Todo fenómeno, sabían decir los teóricos marxistas, lleva implícita su propia negación. En 1930, en la Alemania de la República de Weimar, Bertold Brecht escribió una obra con fines didácticos en la que el protagonista al final acepta sin ningún cuestionamiento el destino que le reservaba la tradición. La historia es sencilla y el relato es lineal: un niño insiste en participar, junto con su maestro y otros compañeros, del viaje para conseguir remedios para su madre. Durante la travesía el niño se enferma y según la tradición, le corresponde el sacrificio para no forzar el regreso del grupo antes de conseguir el objetivo. 

El que dice sí, se llamó la pieza, un aséptico ejercicio moral, basado en una versión en inglés traducida al alemán de Taniko, una pieza de teatro Noh, antigua forma de drama musical japonés. Con música de Kurt Weill, la breve schuloper se representó numerosas veces, por niños para niños. Más tarde, Brecht revisó el texto y cambió el final. El sí de protagonista se transformó en un no. Desde entonces, El que dice no –que quedó sin música–, convive con El que dice sí.

Entre el viernes y el domingo, la Ópera de Cámara de Teatro Colón presentó en el Teatro Coliseo una lograda versión del díptico brechtiano, con la participación del Coro de Niños de Teatro Colón, que dirige César Bustamente, y puesta en escena de Violeta Zamudio y Nahuel Di Pierro. Natalia Salinas dirigió la música de Weill y Martín Matalón compuso, y dirigió la música de la revisión que desembocó en el no.

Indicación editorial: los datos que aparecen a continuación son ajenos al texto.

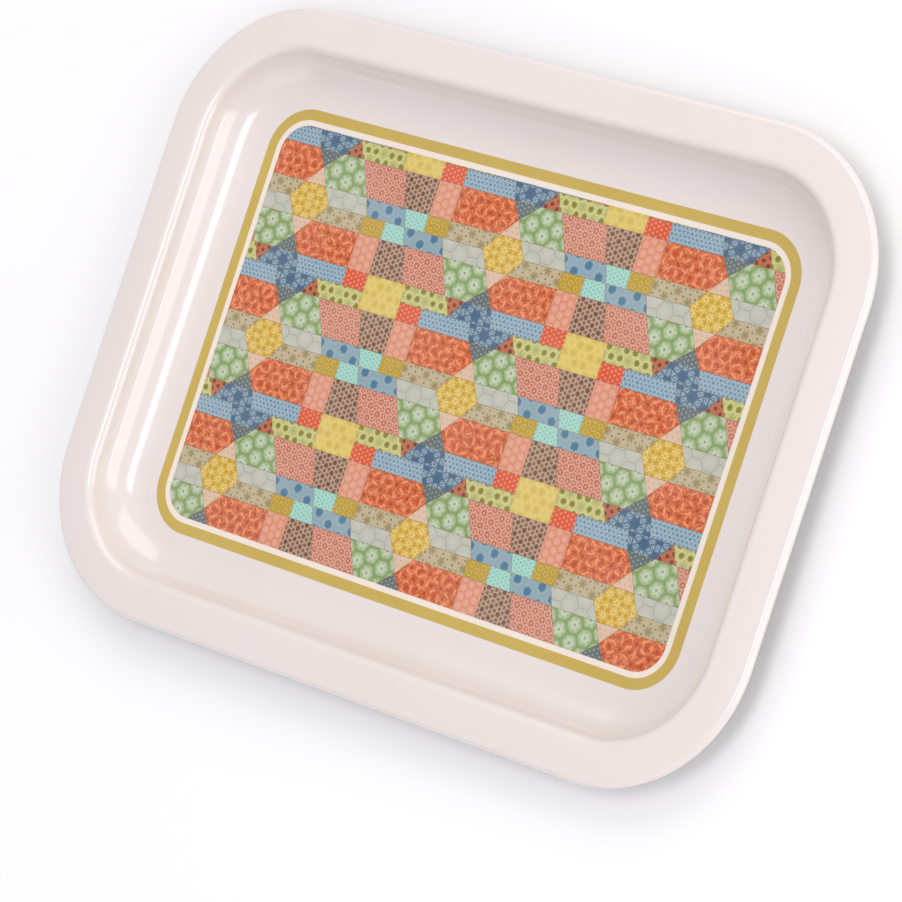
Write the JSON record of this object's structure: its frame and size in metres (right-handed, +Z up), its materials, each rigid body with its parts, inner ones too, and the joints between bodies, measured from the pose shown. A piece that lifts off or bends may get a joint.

Sin suspenso –desde el título se sabe cómo irán las cosas–, la oposición se amplificó en casi todos los aspectos de la puesta. Dialéctica, pura y dura. En la primera parte la escena mantuvo las coordenadas tradicionales. La gama de grises azules que dominaban iluminación y el vestuario acotaban el espacio. Entre los movimientos del coro y de los solistas bastaron elementos mínimos –una puerta, una máscara, una escalera– para conducir la trama. 

La música de Weill se parece mucho a la historia que cuenta: estructuras compactas, sin polifonía ni solos instrumentales, armonía sin sorpresas ni dramaturgia y melodías al servicio del texto. Al frente del ensamble instrumental, Natalia Salinas supo sacar provecho de tanto orden y con sensibilidad notable sirvió el buen trabajo de los solistas. El joven Adam D’Onofrio, como el niño, resultó fluido en lo escénico y supo hacer rendir la candidez de su timbre blanco, secundado por las voces bien torneadas y siempre eficientes de Víctor Torres, como el maestro, y Adriana Mastrangelo, como la madre.

En la segunda parte, el niño sacrificado en la primera regresa, ahora interpretado por Guadalupe Fustinoni, para abordar la misma travesía que lo conducirá a otra parte. Entre la ensoñación y la pesadilla, los vestuarios de Endi Ruiz y la iluminación de Ariel Conde impactan con ráfagas de colores sobre las formas más o menos monstruosas de los personajes. 

Sobre el mismo texto de Brecht y el mismo ensamble instrumental de Weill – cuerdas, dos pianos, acordeón, saxo, guitarra, clarinete y flauta–, la música de Matalón, salvo algunos gestos melódicos, no tiene contacto alguno con la primera parte. Compuesta casi cien años después que de la Weill, la partitura de Matalón propone un riquísimo despliegue polifónico, que va despedazando el texto. El sentido didáctico de la austeridad de Weill se transforma, como todo en la escena. Queda la certeza del título que conduce al no, celebrado como una conquista, con gran despliegue escénico. 

Una afirmación de la negación, que más que la novedad de las respuestas parece cuestionar la inmovilidad de las preguntas. Brecht y su negación, puro Brecht.